EXERCISE DESCRIPTION >> Go through the data below. Pull out every line that has the word "from".
— BEGIN —
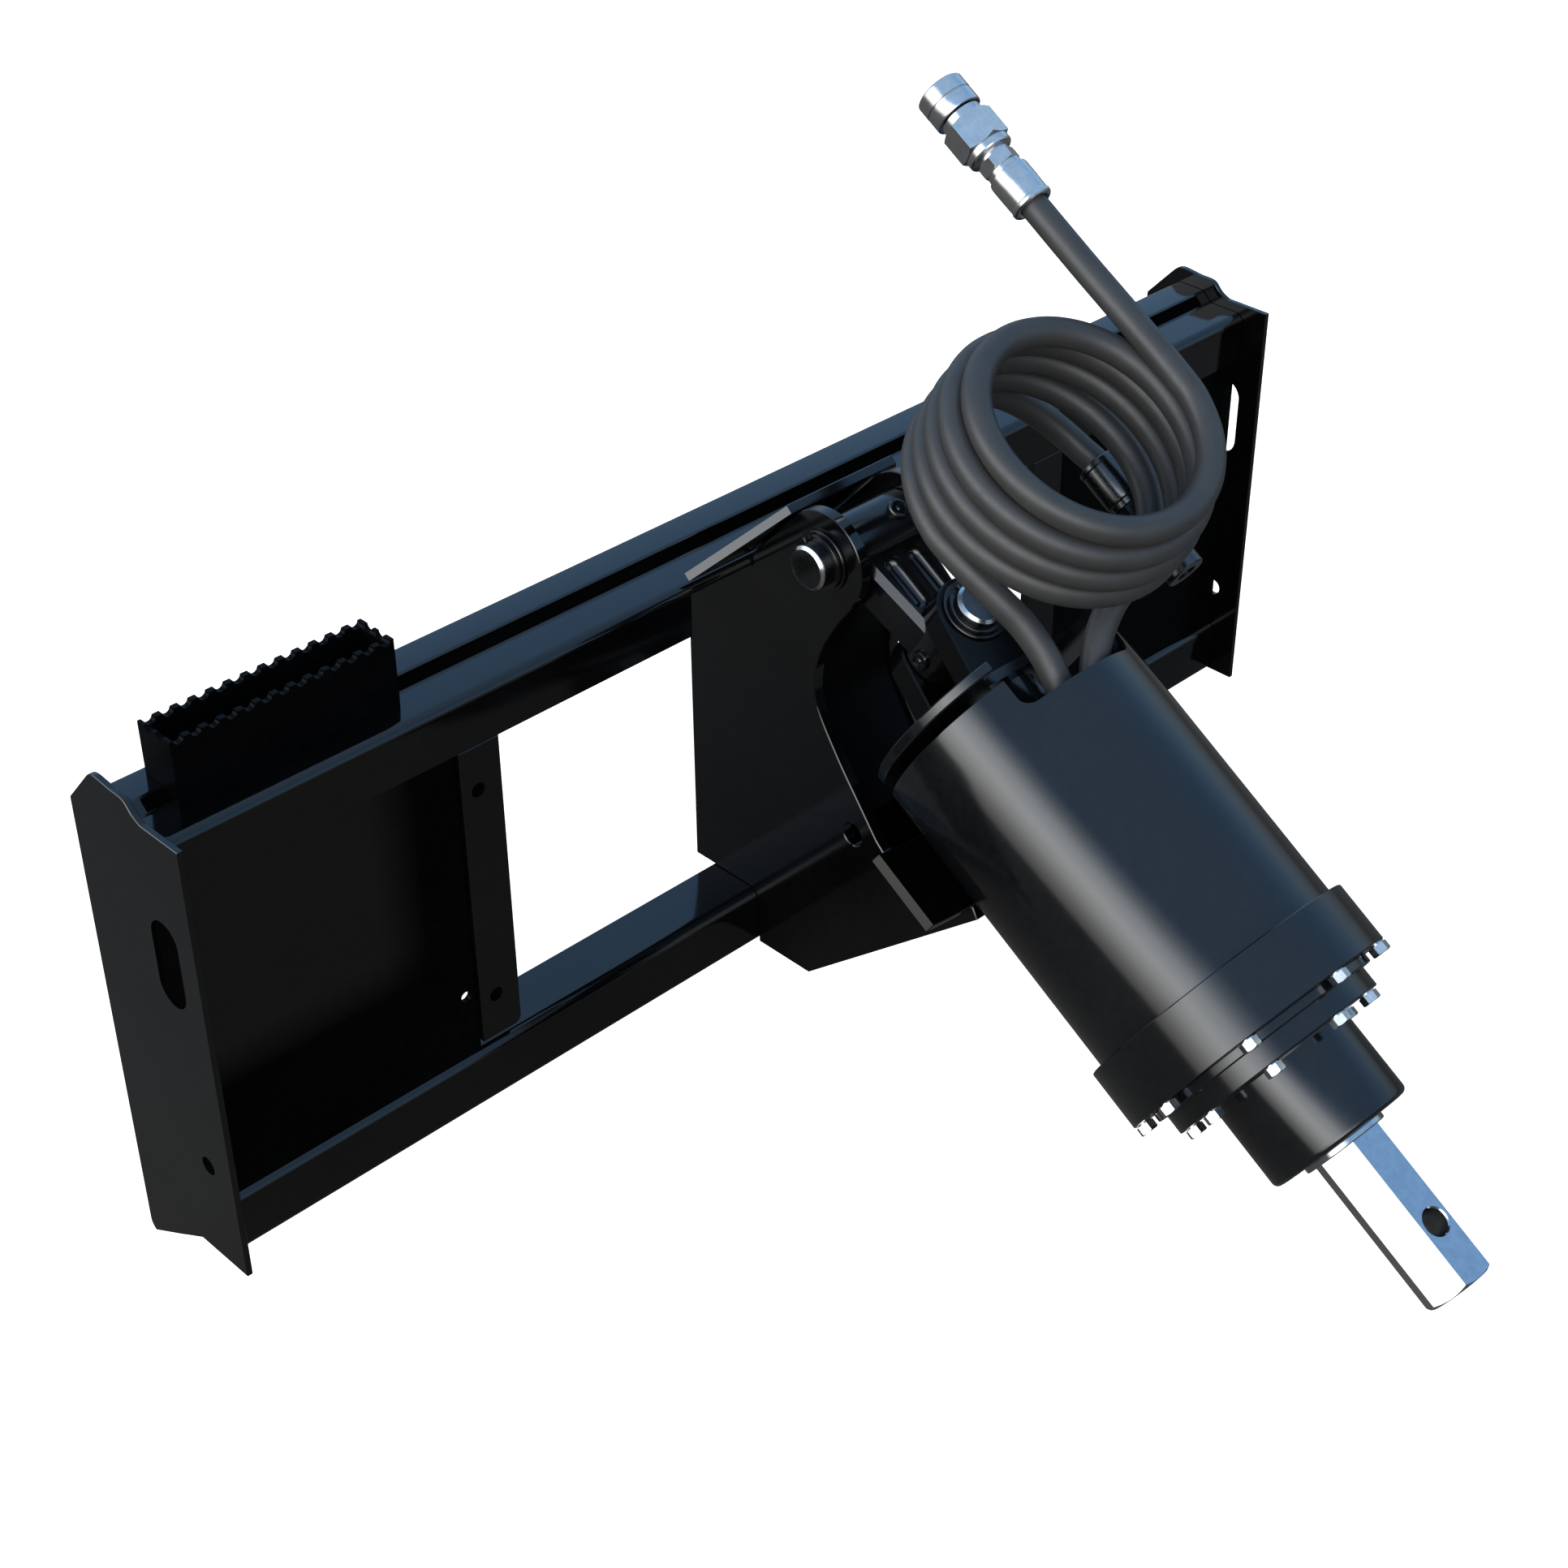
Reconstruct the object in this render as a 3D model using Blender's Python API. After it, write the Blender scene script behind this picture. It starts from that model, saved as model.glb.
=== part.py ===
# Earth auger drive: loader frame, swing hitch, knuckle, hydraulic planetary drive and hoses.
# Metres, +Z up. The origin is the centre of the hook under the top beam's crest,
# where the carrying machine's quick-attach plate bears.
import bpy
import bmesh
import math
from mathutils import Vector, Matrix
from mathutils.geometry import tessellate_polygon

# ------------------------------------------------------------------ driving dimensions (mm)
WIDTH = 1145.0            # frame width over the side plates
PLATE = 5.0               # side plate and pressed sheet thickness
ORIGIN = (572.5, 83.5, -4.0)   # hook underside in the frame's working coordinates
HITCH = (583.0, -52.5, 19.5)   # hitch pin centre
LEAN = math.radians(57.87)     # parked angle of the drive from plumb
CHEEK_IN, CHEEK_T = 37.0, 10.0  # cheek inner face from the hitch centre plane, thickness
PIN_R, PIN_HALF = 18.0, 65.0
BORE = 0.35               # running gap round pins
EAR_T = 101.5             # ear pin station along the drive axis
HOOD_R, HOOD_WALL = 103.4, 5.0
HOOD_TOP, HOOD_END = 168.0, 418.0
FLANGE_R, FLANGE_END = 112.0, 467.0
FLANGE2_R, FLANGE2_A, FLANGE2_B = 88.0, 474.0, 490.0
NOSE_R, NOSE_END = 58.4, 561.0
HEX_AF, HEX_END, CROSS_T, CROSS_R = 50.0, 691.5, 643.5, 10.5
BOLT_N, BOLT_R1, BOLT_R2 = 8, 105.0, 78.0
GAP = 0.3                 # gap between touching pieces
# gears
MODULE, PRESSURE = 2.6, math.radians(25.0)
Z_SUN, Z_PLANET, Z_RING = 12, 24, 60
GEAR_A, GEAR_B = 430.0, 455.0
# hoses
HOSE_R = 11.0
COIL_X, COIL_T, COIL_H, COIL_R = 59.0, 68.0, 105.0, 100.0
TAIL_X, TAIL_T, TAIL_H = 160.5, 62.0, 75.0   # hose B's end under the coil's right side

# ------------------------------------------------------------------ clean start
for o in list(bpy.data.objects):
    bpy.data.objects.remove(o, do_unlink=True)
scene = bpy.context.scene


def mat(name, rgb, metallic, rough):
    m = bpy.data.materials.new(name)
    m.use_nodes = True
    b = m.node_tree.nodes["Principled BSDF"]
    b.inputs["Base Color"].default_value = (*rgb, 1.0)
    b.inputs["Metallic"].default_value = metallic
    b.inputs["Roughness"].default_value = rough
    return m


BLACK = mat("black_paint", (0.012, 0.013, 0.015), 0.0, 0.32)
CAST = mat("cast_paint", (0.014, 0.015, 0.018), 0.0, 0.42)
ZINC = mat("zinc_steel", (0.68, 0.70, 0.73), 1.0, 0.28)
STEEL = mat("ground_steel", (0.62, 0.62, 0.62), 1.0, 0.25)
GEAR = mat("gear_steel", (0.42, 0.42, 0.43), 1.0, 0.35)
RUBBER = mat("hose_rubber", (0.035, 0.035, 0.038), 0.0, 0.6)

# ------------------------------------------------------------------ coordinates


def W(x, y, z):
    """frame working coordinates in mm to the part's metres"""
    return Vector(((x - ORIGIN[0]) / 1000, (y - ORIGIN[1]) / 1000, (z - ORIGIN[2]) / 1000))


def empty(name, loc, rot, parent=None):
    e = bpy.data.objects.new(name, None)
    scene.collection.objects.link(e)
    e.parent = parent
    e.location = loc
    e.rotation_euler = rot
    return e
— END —
RESPONSE FOR THIS EXERCISE >>
Reconstruct the object in this render as a 3D model using Blender's Python API. After it, write the Blender scene script behind this picture. It starts from that model, saved as model.glb.
from mathutils import Vector, Matrix
from mathutils.geometry import tessellate_polygon
LEAN = math.radians(57.87)     # parked angle of the drive from plumb
CHEEK_IN, CHEEK_T = 37.0, 10.0  # cheek inner face from the hitch centre plane, thickness